• Required task
Begin at the line that contains "for obj in list(parts.objects)", stop after the line that contains "points = [vertex.co", and reproduce only that span, unaltered.

** start Collected data **

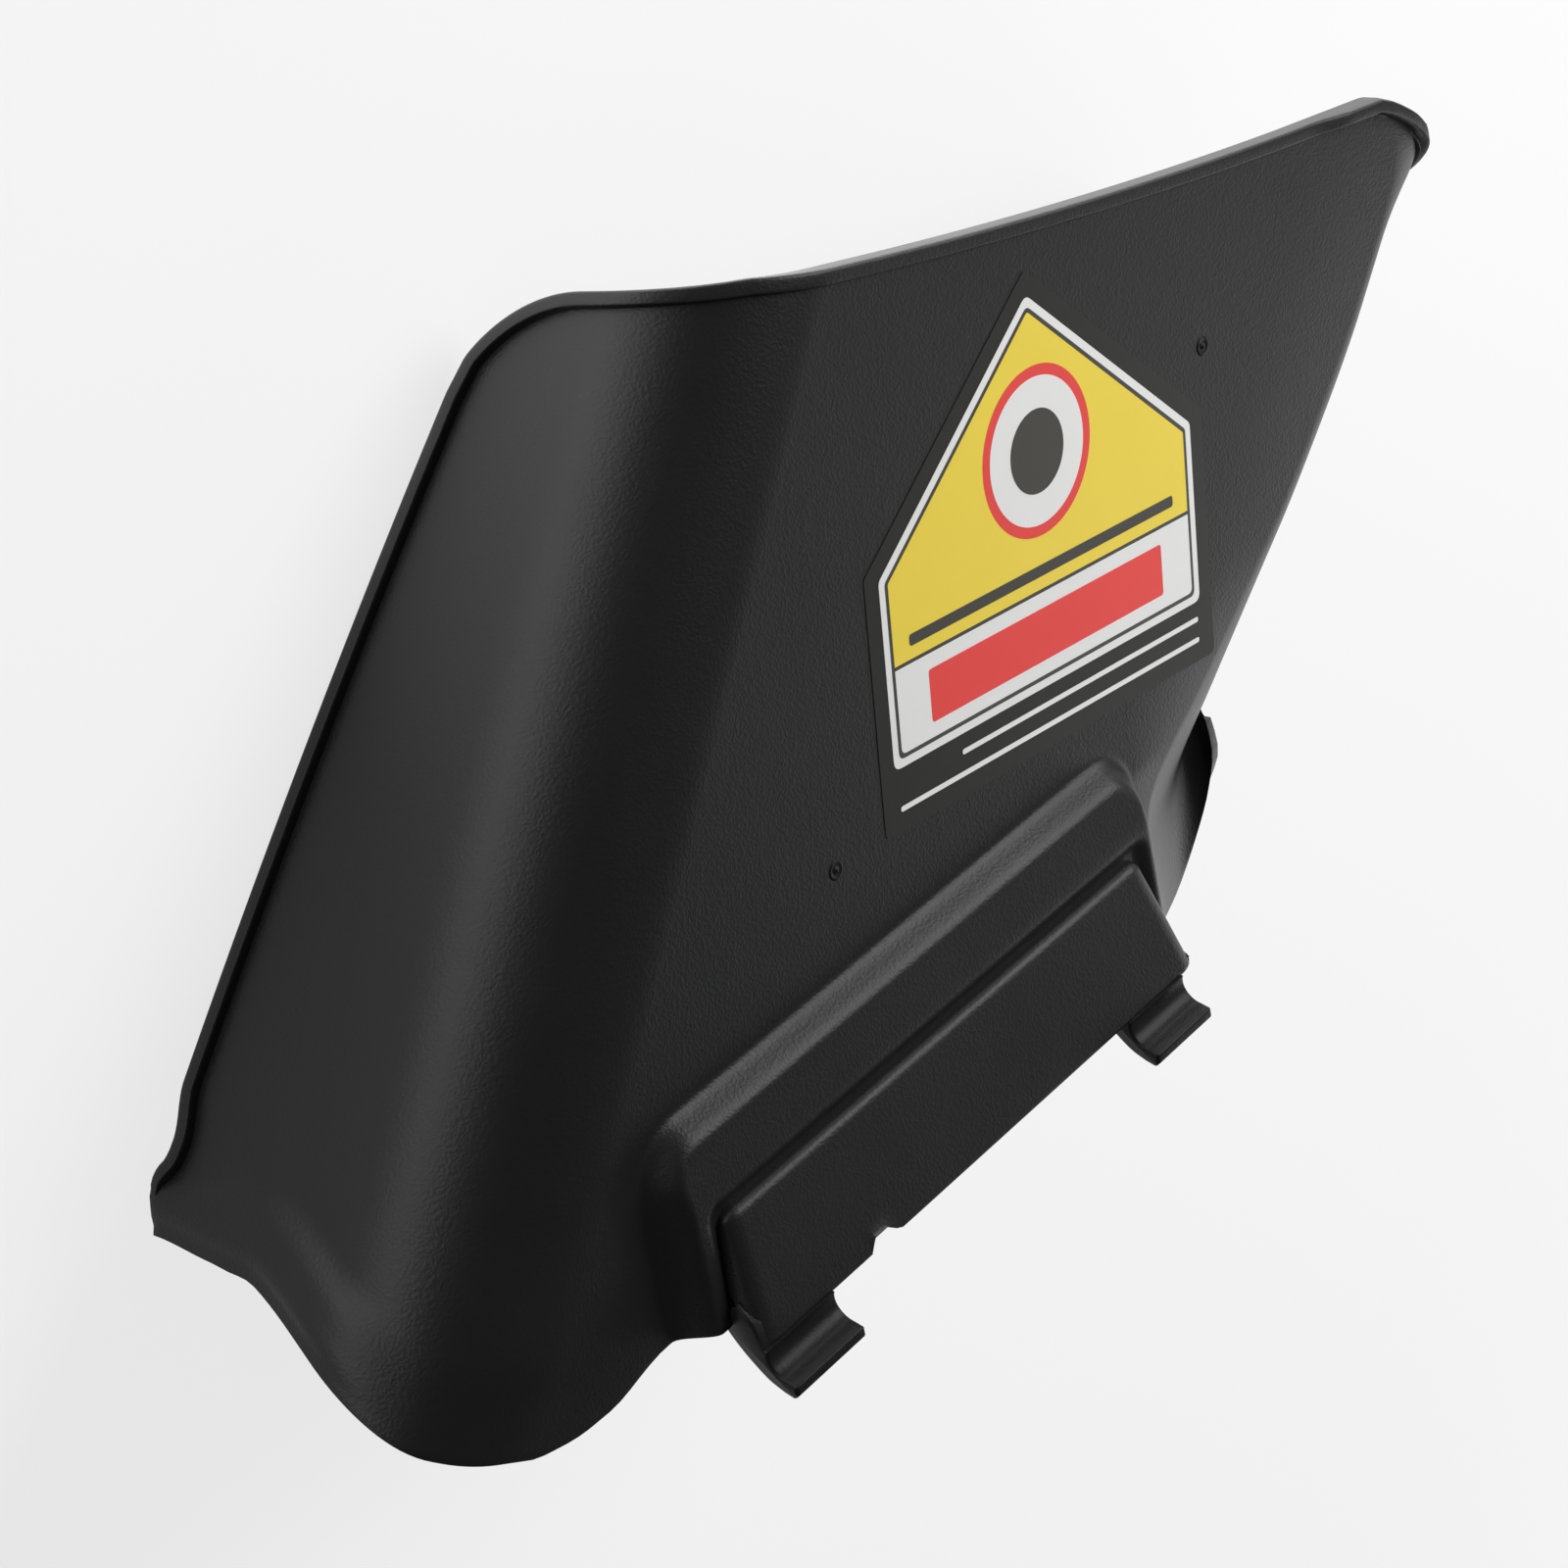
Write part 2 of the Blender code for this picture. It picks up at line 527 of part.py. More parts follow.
def build():
    for obj in list(bpy.data.objects):
        bpy.data.objects.remove(obj, do_unlink=True)
    scene = bpy.context.scene
    parts = bpy.data.collections.new("side_discharge_chute")
    joins = bpy.data.collections.new("joined_solids")
    cutters = bpy.data.collections.new("cutters")
    for group in (parts, joins, cutters):
        scene.collection.children.link(group)
    frame = bpy.data.objects.new("pitched_frame", None)
    parts.objects.link(frame)
    frame.rotation_euler = (0.0, PITCH, 0.0)

    grid = shell_grid()
    body = sheet("chute_body", parts, grid)
    wall = body.modifiers.new("wall", "SOLIDIFY")
    wall.thickness = WALL * MM
    wall.offset = -1.0

    splay = 0.5 * (SPLAY_NEAR + SPLAY_FAR) / (BLK_TOP_W - BLK_LOW_W)
    foot_n = 1.4 - WALL
    plate = [(BLK_TOP_W + 1.4, 0.9), (BLK_TOP_W, BLK_TOP_N), (BLK_LOW_W, BLK_LOW_N),
             (BLK_LOW_W - 0.6, BLK_LOW_N - 2.6), (BLK_LOW_W + 2.5, BLK_LOW_N - 5.6),
             (BLK_LOW_W + 5.5, BLK_LOW_N - 9.2), (HINGE_LINE + 2.4, foot_n), (BLK_TOP_W - 9.0, foot_n)]
    block = prism("hinge_block", joins, plate, BLK_NEAR, BLK_FAR, splay, ROUND, 3)
    boolean(body, block, "UNION")

    hook_outline = ([(BLK_LOW_W + 5.5, BLK_LOW_N - 10.8), (BLK_LOW_W + 9.5, BLK_LOW_N - 5.2),
                     (BLK_LOW_W + 5.5, BLK_LOW_N - 1.8), (BLK_LOW_W + 0.4, BLK_LOW_N - 0.6)]
                    + arc(ROD_W, ROD_N, ROD_R, -70.0, -172.0, 8)
                    + [(ROD_W + dw, ROD_N + dn) for dw, dn in HOOK_BACK])
    for k, (h0, h1) in enumerate(HOOKS):
        hook = prism("hook_%d" % (k + 1), joins, hook_outline, h0, h1)
        boolean(body, hook, "UNION")

    roof = (BLK_LOW_N - BLK_TOP_N) / (BLK_TOP_W - BLK_LOW_W)
    pocket = [(POCKET_W, POCKET_FLOOR), (POCKET_W, BLK_TOP_N + roof * (BLK_TOP_W - POCKET_W) - BLK_SKIN),
              (BLK_LOW_W + 3.3, BLK_LOW_N - roof * 3.3 - BLK_SKIN),
              (BLK_LOW_W - 18.0, BLK_LOW_N - BLK_SKIN - 0.4),
              (BLK_LOW_W - 18.0, POCKET_FLOOR)]
    hollow = prism("block_pocket", cutters, pocket, HOOKS[0][1] + 2.0, HOOKS[1][0] - 2.0)
    boolean(body, hollow, "DIFFERENCE")
    floor_w = BLK_LOW_W + NOTCH_DEPTH
    plan = [(NOTCH_FLOOR[0], floor_w), (NOTCH_FLOOR[1], floor_w), (NOTCH_MOUTH[1], BLK_LOW_W),
            (NOTCH_MOUTH[1], BLK_LOW_W - 6.0), (NOTCH_MOUTH[0], BLK_LOW_W - 6.0), (NOTCH_MOUTH[0], BLK_LOW_W)]
    verts = [(h, w, n) for n in (BLK_LOW_N - 7.0, BLK_LOW_N + 5.0) for h, w in plan]
    faces = [(5, 4, 3, 2, 1, 0), (6, 7, 8, 9, 10, 11)]
    faces += [(i, (i + 1) % 6, (i + 1) % 6 + 6, i + 6) for i in range(6)]
    notch = new_object("edge_notch", cutters, to_row(np.array(verts)), faces)
    boolean(body, notch, "DIFFERENCE")
    lip = lip_solid("rim_lip", joins, grid)
    boolean(body, lip, "UNION")

    half = 0.5 * LABEL_W + FILM_MARGIN
    film = [(-half, -FILM_FOOT), (half, -FILM_FOOT), (half, LABEL_SIDE + 1.8),
            (0.0, LABEL_SIDE + LABEL_APEX + 5.0), (-half, LABEL_SIDE + 1.8)]
    verts = [label_point(x, y, n) for n in (FILM_GAP, FILM_GAP + FILM_T) for x, y in film]
    faces = [(4, 3, 2, 1, 0), (5, 6, 7, 8, 9)]
    faces += [(i, (i + 1) % 5, (i + 1) % 5 + 5, i + 5) for i in range(5)]
    label = new_object("label_film", parts, to_row(np.array(verts)), faces)

    body.data.materials.append(principled("black_plastic", (0.028, 0.028, 0.029), 0.55))
    label.data.materials.append(principled("printed_film", (0.78, 0.64, 0.10), 0.4))

    for obj in list(parts.objects) + list(joins.objects) + list(cutters.objects):
        if obj is not frame:
            obj.parent = frame
    bpy.context.view_layer.update()
    seen = body.evaluated_get(bpy.context.evaluated_depsgraph_get())
    points = np.array([seen.matrix_world @ v.co for v in seen.data.vertices])
    low, high = points.min(axis=0), points.max(axis=0)
    frame.location = (-0.5 * (low[0] + high[0]), -0.5 * (low[1] + high[1]), -low[2])
    bpy.context.view_layer.update()


build()
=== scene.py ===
"""Looks of the side discharge chute: a skewed black plastic duct with a printed film on its face.

Work axes in millimetres: h runs along the hinge axis toward the far wall, w runs outboard from
the hinge to the discharge edge, n stands up from the flat main face.  to_row carries them into
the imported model's frame in metres.
"""
from math import atan, cos, radians, sin

import bpy
import numpy as np
from mathutils import Matrix, Vector


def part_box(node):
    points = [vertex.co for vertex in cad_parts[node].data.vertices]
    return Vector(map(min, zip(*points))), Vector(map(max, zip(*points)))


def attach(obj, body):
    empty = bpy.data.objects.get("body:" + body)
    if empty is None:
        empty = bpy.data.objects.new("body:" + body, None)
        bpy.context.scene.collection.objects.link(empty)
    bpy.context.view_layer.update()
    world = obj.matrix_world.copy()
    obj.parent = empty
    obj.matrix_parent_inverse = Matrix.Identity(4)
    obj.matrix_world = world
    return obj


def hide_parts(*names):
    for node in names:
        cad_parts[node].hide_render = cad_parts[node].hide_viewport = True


MM = 0.001

# channel and near wall
SKEW = radians(52.0)
BEND_LINE = 99.8
BEND_R = 32.0
BEND_SWEEP = radians(86.0)
WALL = 2.7
RIM_LEVEL = -73.4
RIM_SLOPE = 0.21
RIM_BOW = 1.3
BOW_FROM, BOW_TO = 22.7, -112.0
CORNER_R = 27.0

# hinge end outline
HINGE_LINE = -67.0
TONGUE_TIP = -166.0
TONGUE_MID = 20.0
TONGUE_R = 60.0
EAR_RISE = 24.2
EAR_FROM = 22.0
EAR_SPAN = 56.0
EAR_SAG = 1.4
SAG_FROM, SAG_TO = 66.0, 92.0
FLARE = 2.2
FLARE_START = 20.0
FLARE_WIDTH = 8.0
FLARE_DRAW, FLARE_DRAW_FROM = 5.0, 70.0   # the flare gets narrower down the wall
FLARE_FROM, FLARE_GROWTH = 30.0, 25.0     # and grows out of the bend
EDGE_STRIP = 5.0
EDGE_FALL = 1.3
EAR_CORNER = -141.8
EAR_SWELL = 1.9
# steps of the rim at the ear, as height, distance before the corner and span
SWELL_STEPS = ((0.5, 15.3, 5.0), (-1.45, 29.8, 12.0), (-1.2, 8.8, 5.5), (-0.8, 3.5, 3.5))
TONGUE_BULGE = 3.7
BULGE_NEAR, BULGE_FAR = -186.0, -141.0
BULGE_DEEP = 14.0
DIP_AT = (-137.0, -63.0)        # a point of the tongue's slanting crease, as (h, w)
DIP_WAY = (0.414, 0.911)
DIP_SLOPE, DIP_EASE = 0.10, 10.0
DIP_FACE = -133.0               # the dip ends here on the flat face
END_HOLD, END_FADE = 25.0, 60.0   # the columns follow the hinge end this far, then less and less
EDGE_REACH = 100.0                # and the discharge edge over this length before it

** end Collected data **

• Exercise output
    for obj in list(parts.objects) + list(joins.objects) + list(cutters.objects):
        if obj is not frame:
            obj.parent = frame
    bpy.context.view_layer.update()
    seen = body.evaluated_get(bpy.context.evaluated_depsgraph_get())
    points = np.array([seen.matrix_world @ v.co for v in seen.data.vertices])
    low, high = points.min(axis=0), points.max(axis=0)
    frame.location = (-0.5 * (low[0] + high[0]), -0.5 * (low[1] + high[1]), -low[2])
    bpy.context.view_layer.update()


build()
=== scene.py ===
"""Looks of the side discharge chute: a skewed black plastic duct with a printed film on its face.

Work axes in millimetres: h runs along the hinge axis toward the far wall, w runs outboard from
the hinge to the discharge edge, n stands up from the flat main face.  to_row carries them into
the imported model's frame in metres.
"""
from math import atan, cos, radians, sin

import bpy
import numpy as np
from mathutils import Matrix, Vector


def part_box(node):
    points = [vertex.co for vertex in cad_parts[node].data.vertices]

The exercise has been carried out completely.